→ DATASET SECTION:
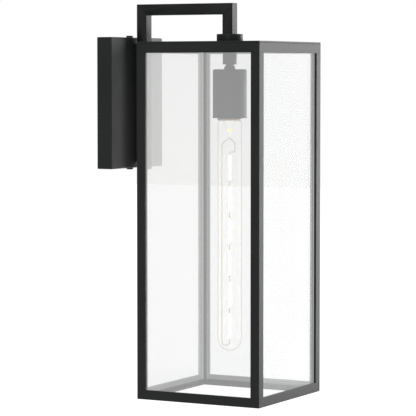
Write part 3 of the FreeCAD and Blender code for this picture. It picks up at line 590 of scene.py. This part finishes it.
sleeve_radius, sleeve_low, sleeve_high = span("stem_sleeve")
turned_piece("stem_sleeve", [
    (stem_radius, sleeve_low), (sleeve_radius, sleeve_low),
    (sleeve_radius, sleeve_high), (stem_radius, sleeve_high),
], 0.5 * MM)

nut_radius, nut_low, nut_high = span("neck_nut")
turned_piece("neck_nut", [
    (stem_radius, nut_low), (nut_radius, nut_low), (nut_radius, nut_low + 1.2 * MM),
    (nut_radius - 1.0 * MM, nut_high), (stem_radius, nut_high),
], 0.3 * MM)

cup_radius, cup_low, cup_high = span("socket_cup")
cup_wall = 1.2 * MM
lip = 0.25 * MM
turned_piece("socket_cup", [
    (stem_radius, cup_high - cup_wall), (cup_radius - cup_wall, cup_high - cup_wall),
    (cup_radius - cup_wall, cup_low), (cup_radius, cup_low),
    (cup_radius, cup_low + 1.4 * MM), (cup_radius - lip, cup_low + 1.9 * MM),
    (cup_radius - lip, cup_high - 1.6 * MM), (cup_radius - 1.3 * MM, cup_high),
    (stem_radius, cup_high),
], 0.35 * MM, steps=96)


def threaded(outer, inner, low, high, depth, pitch):
    """The outline of a tube whose outside is a row of thread ridges."""
    count = int((high - low) / pitch)
    ridge = (high - low) / count
    outline = [(inner, low)]
    for index in range(count):
        foot = low + index * ridge
        outline.append((outer - depth, foot))
        outline.append((outer, foot + ridge * 0.5))
    outline.append((outer - depth, high))
    outline.append((inner, high))
    return outline


turned_piece("threaded_stem", threaded(stem_radius, stem_bore, stem_low, stem_high, 0.35 * MM, 0.95 * MM),
             0, steps=48, angle=20)

# %% [markdown]
# ## Screw shell and lamp cap
# Both carry the same rolled thread. It is broad and round, unlike a cut thread, so the outline
# is a sine wave. The shell is a thin tube of it. The cap adds a smooth copper-coloured rim.

# %% Screw shell, lamp cap, insulator and tip


def rolled(outer, low, high, depth, pitch, samples=8):
    """Points of a rolled thread, up one side."""
    count = max(1, round((high - low) / pitch))
    total = count * samples
    points = []
    for index in range(total + 1):
        wave = 0.5 - 0.5 * math.cos(2 * math.pi * index / samples)
        points.append((outer - depth * (1 - wave), low + (high - low) * index / total))
    return points


shell_radius, shell_low, shell_high = span("socket_screw_shell")
shell_wall = 0.25 * MM
outside = rolled(shell_radius, shell_low, shell_high, 0.25 * MM, 3.6 * MM)
inside = [(radius - shell_wall, height) for radius, height in reversed(outside)]
turned_piece("socket_screw_shell", outside + inside, 0)

rim_radius, cap_low, cap_high = span("lamp_cap")
thread_radius = shell_radius - 0.8 * MM
rim_top = cap_low + 2.6 * MM
cap_bore = thread_radius - 0.8 * MM
outline = [(cap_bore, cap_low), (rim_radius - 0.5 * MM, cap_low), (rim_radius, cap_low + 0.8 * MM)]
outline += [(rim_radius, rim_top - 0.8 * MM), (rim_radius - 0.6 * MM, rim_top)]
outline += rolled(thread_radius, rim_top + 0.6 * MM, cap_high - 1.2 * MM, 0.4 * MM, 3.6 * MM)
outline += [(thread_radius - 0.4 * MM, cap_high), (cap_bore, cap_high)]
turned_piece("lamp_cap", outline, 0)

seal_radius, seal_low, seal_high = span("lamp_insulator")
tip_radius, tip_low, tip_high = span("lamp_tip_contact")
turned_piece("lamp_insulator", [
    (0.0, seal_low), (seal_radius, seal_low), (seal_radius - 0.6 * MM, seal_low + 1.6 * MM),
    (tip_radius + 1.5 * MM, seal_high), (0.0, seal_high),
], 0.3 * MM)
turned_piece("lamp_tip_contact", [
    (0.0, tip_low), (tip_radius, tip_low), (tip_radius - 0.4 * MM, tip_low + 0.7 * MM),
    (tip_radius - 1.8 * MM, tip_high), (0.0, tip_high),
], 0.2 * MM)

# %% [markdown]
# ## The lamp's glass
# The envelope is a long straight tube with a round tip, blown from thin glass. The mount inside
# it is a flare that is pinched flat round the wires. Both are turned. The mount is a hollow
# flare in life, but here its outline is solid, closed at the axis.

# %% Envelope and mount
glass_radius = (lamp_high.x - lamp_low.x) / 2
neck_radius = cap_bore
shoulder_high, shoulder_low = cap_low, cap_low - 2.5 * MM


def envelope():
    """Points of the outline from the neck down to the tip."""
    radius = glass_radius
    dome = lamp_low.z + glass_radius
    points = [(neck_radius, lamp_high.z), (neck_radius, shoulder_high)]
    for step in range(1, 7):
        ease = 0.5 - 0.5 * math.cos(math.pi * step / 6)
        drop = (shoulder_low - shoulder_high) * step / 6
        points.append((neck_radius + (radius - neck_radius) * ease, shoulder_high + drop))
    points += [(radius, shoulder_low + (dome - shoulder_low) * t / 8) for t in range(1, 8)]
    points += [(radius * math.cos(math.pi * t / 32), dome - radius * math.sin(math.pi * t / 32)) for t in range(17)]
    points[-1] = (0.0, points[-1][1])
    return points


turned_piece("lamp_glass", [(0.0, lamp_high.z), *envelope()], 0, steps=96, angle=60)

flare_radius, mount_low, mount_high = span("lamp_stem")
mount_height = mount_high - mount_low
flare = [(1.0, 1.0), (0.62, 0.9), (0.50, 0.75), (0.43, 0.62), (0.33, 0.5), (0.31, 0.4), (0.34, 0.28),
         (0.30, 0.12), (0.2, 0.0)]
mount = [(flare_radius * across, mount_low + mount_height * up) for across, up in flare]
turned_piece("lamp_stem", [(0.0, mount_high), *mount, (0.0, mount_low)], 0, stem_material, 64, 70)

# %% [markdown]
# ## Wires and lit strips
# Two fine wires leave the mount: a long one that runs to the lamp's far end and a short one to
# the first strip. Six strips hang between them. Each strip is a rod of phosphor with round
# ends, a bare yellow bead at each end and a fine link to the next. The last two hang a little
# out of line, as they do in a real lamp.

# %% Wires, seals and strips
eased("lamp_support_wires")

strip_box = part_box("lamp_filaments")
strip_radius = (strip_box[1].x - strip_box[0].x) / 2
strip_count = 6
strip_length = 30.2 * MM
strip_pitch = (strip_box[1].z - strip_box[0].z - strip_length) / (strip_count - 1)
lean = (0.0, 0.0, 0.0, 0.0, 0.9, -1.1)


def one_strip():
    """A rod with domed ends, lying along the lamp, centred on its axis."""
    bpy.ops.object.select_all(action="DESELECT")
    bpy.ops.mesh.primitive_cylinder_add(vertices=24, radius=strip_radius, depth=strip_length - 2.4 * MM)
    rod = bpy.context.object
    bevel(rod, strip_radius * 0.7, 4)
    apply_all(rod)
    smooth(rod, 50)
    return rod


def strung(make, places, turns):
    """Copies of one shape, each with its own mesh, moved to its place and joined."""
    model = make()
    copies = []
    for place, turn in zip(places, turns):
        item = bpy.data.objects.new("copy", model.data.copy())
        bpy.context.scene.collection.objects.link(item)
        item.location = place
        item.rotation_euler = (0, math.radians(turn), 0)
        copies.append(item)
    bpy.data.objects.remove(model)
    bpy.ops.object.select_all(action="DESELECT")
    for item in copies:
        item.select_set(True)
    bpy.context.view_layer.objects.active = copies[0]
    bpy.ops.object.join()
    joined = bpy.context.object
    bpy.ops.object.transform_apply(location=True, rotation=True, scale=True)
    return joined


middles = [strip_box[1].z - strip_length / 2 - index * strip_pitch for index in range(strip_count)]
strips = strung(one_strip, [(axis_x, axis_y, height) for height in middles], lean)
settle(strips, "lit_strips", ["lamp_filaments"], finishes["filament"])


def end_bead(swell=1.0):
    """The bare end of a strip: a short capsule."""
    bpy.ops.object.select_all(action="DESELECT")
    bpy.ops.mesh.primitive_uv_sphere_add(segments=16, ring_count=10, radius=strip_radius * 0.82 * swell)
    bead = bpy.context.object
    start_edit(bead)
    bpy.ops.transform.resize(value=(1.0, 1.0, 1.25))
    end_edit()
    smooth(bead, 60)
    return bead


reach = strip_length / 2 - 0.9 * MM
bead_places = []
for height, turn in zip(middles, lean):
    for way in (1, -1):
        slide = math.sin(math.radians(turn)) * reach * way
        bead_places.append((axis_x + slide, axis_y, height + way * reach))
beads = strung(end_bead, bead_places, [0] * len(bead_places))
beads.name = "strip_ends"
beads.data.name = "strip_ends"
beads.data.materials.clear()
beads.data.materials.append(amber)
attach(beads, "lamp")


def strip_link():
    """The fine wire between two strips."""
    bpy.ops.object.select_all(action="DESELECT")
    length = strip_pitch - strip_length + 0.6 * MM
    bpy.ops.mesh.primitive_cylinder_add(vertices=12, radius=0.3 * MM, depth=length)
    link = bpy.context.object
    start_edit(link)
    bpy.ops.mesh.subdivide(number_cuts=3)
    end_edit()
    smooth(link, 60)
    return link


links = [(axis_x, axis_y, (upper + lower) / 2) for upper, lower in zip(middles, middles[1:])]
wire_links = strung(strip_link, links, [0] * len(links))
wire_links.name = "strip_links"
wire_links.data.name = "strip_links"
wire_links.data.materials.clear()
wire_links.data.materials.append(finishes["support_wire"])
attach(wire_links, "lamp")

# The two seals are amber beads that wear the glowing amber: the amber is their own colour, the glow a painted
# glint, since a seal is no lamp.
seal_height = mount_low + mount_height * 0.4
spread = Vector((0.476, -0.880, 0)) * 1.6 * MM
seal_places = [(axis_x - spread.x, axis_y - spread.y, seal_height),
               (axis_x + spread.x, axis_y + spread.y, seal_height + 0.6 * MM)]
amber_seals_painted_glint = strung(lambda: end_bead(1.35), seal_places, [12, -12])
amber_seals_painted_glint.name = "wire_seals_painted_glint"
amber_seals_painted_glint.data.name = "wire_seals_painted_glint"
amber_seals_painted_glint.data.materials.clear()
amber_seals_painted_glint.data.materials.append(amber)
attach(amber_seals_painted_glint, "lamp")
print("strips", strip_count, "pitch mm", round(strip_pitch * 1000, 2))

# %% [markdown]
# ## Wiring behind the canopy
# Three leads end in twist-on connectors inside the canopy. A connector is a ribbed cone that
# flares to a skirt. Its ribs are alternate sides of a many-sided cone, pushed in a little.

# %% Leads and connectors
for node in ("hot_lead", "neutral_lead", "ground_lead"):
    eased(node)

nut_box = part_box("wire_nuts")
nut_skirt = (nut_box[1].y - nut_box[0].y) / 2
nut_height = nut_box[1].z - nut_box[0].z
nut_crown = 3.0 * MM
nut_sides = 32


def connector():
    """A twist-on connector with its open skirt up, centred on the origin."""
    bpy.ops.object.select_all(action="DESELECT")
    bpy.ops.mesh.primitive_cone_add(vertices=nut_sides, radius1=nut_crown, radius2=nut_skirt, depth=nut_height)
    nut = bpy.context.object
    start_edit(nut)
    bpy.ops.mesh.select_all(action="DESELECT")
    end_edit()
    walls = [face for face in nut.data.polygons if abs(face.normal.z) < 0.5]
    for index, face in enumerate(walls):
        face.select = index % 2 == 0
    start_edit_selected(nut)
    bpy.ops.mesh.inset(thickness=0.12 * MM, depth=-0.28 * MM)
    end_edit()
    bevel(nut, 0.12 * MM, 2)
    apply_all(nut)
    smooth(nut, 30)
    return nut


def start_edit_selected(piece):
    """Edit mode on a piece whose faces are selected already."""
    bpy.ops.object.select_all(action="DESELECT")
    piece.select_set(True)
    bpy.context.view_layer.objects.active = piece
    bpy.ops.object.mode_set(mode="EDIT")
    bpy.ops.mesh.select_mode(type="FACE")


nut_y = (nut_box[0].y + nut_box[1].y) / 2
nut_z = (nut_box[0].z + nut_box[1].z) / 2
first_nut, last_nut = nut_box[0].x + nut_skirt, nut_box[1].x - nut_skirt
nut_places = [(first_nut + (last_nut - first_nut) * index / 2, nut_y, nut_z) for index in range(3)]
connectors = strung(connector, nut_places, [0, 0, 0])
settle(connectors, "wire_connectors", ["wire_nuts"], finishes["wire_nut_plastic"])

# %% Everything else keeps its CAD shape and gets its finish
for name, node in frame["nodes"].items():
    material = finishes[node_slot[name]]
    node.data.materials.clear()
    node.data.materials.append(material)
print("CAD nodes dressed", len(frame["nodes"]))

→ PROBLEM: Please give an exact restatement of only the lines from the beginning of the material above to the line with "0, steps=48, angle=20)", inclusive.

→ ANSWER:
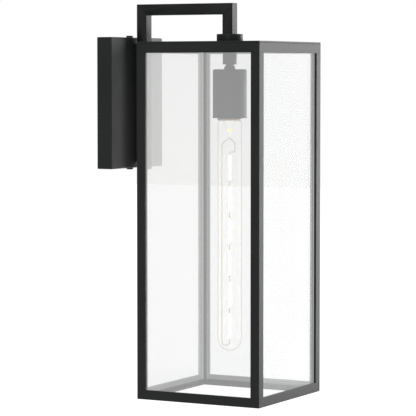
Write part 3 of the FreeCAD and Blender code for this picture. It picks up at line 590 of scene.py. This part finishes it.
sleeve_radius, sleeve_low, sleeve_high = span("stem_sleeve")
turned_piece("stem_sleeve", [
    (stem_radius, sleeve_low), (sleeve_radius, sleeve_low),
    (sleeve_radius, sleeve_high), (stem_radius, sleeve_high),
], 0.5 * MM)

nut_radius, nut_low, nut_high = span("neck_nut")
turned_piece("neck_nut", [
    (stem_radius, nut_low), (nut_radius, nut_low), (nut_radius, nut_low + 1.2 * MM),
    (nut_radius - 1.0 * MM, nut_high), (stem_radius, nut_high),
], 0.3 * MM)

cup_radius, cup_low, cup_high = span("socket_cup")
cup_wall = 1.2 * MM
lip = 0.25 * MM
turned_piece("socket_cup", [
    (stem_radius, cup_high - cup_wall), (cup_radius - cup_wall, cup_high - cup_wall),
    (cup_radius - cup_wall, cup_low), (cup_radius, cup_low),
    (cup_radius, cup_low + 1.4 * MM), (cup_radius - lip, cup_low + 1.9 * MM),
    (cup_radius - lip, cup_high - 1.6 * MM), (cup_radius - 1.3 * MM, cup_high),
    (stem_radius, cup_high),
], 0.35 * MM, steps=96)


def threaded(outer, inner, low, high, depth, pitch):
    """The outline of a tube whose outside is a row of thread ridges."""
    count = int((high - low) / pitch)
    ridge = (high - low) / count
    outline = [(inner, low)]
    for index in range(count):
        foot = low + index * ridge
        outline.append((outer - depth, foot))
        outline.append((outer, foot + ridge * 0.5))
    outline.append((outer - depth, high))
    outline.append((inner, high))
    return outline


turned_piece("threaded_stem", threaded(stem_radius, stem_bore, stem_low, stem_high, 0.35 * MM, 0.95 * MM),
             0, steps=48, angle=20)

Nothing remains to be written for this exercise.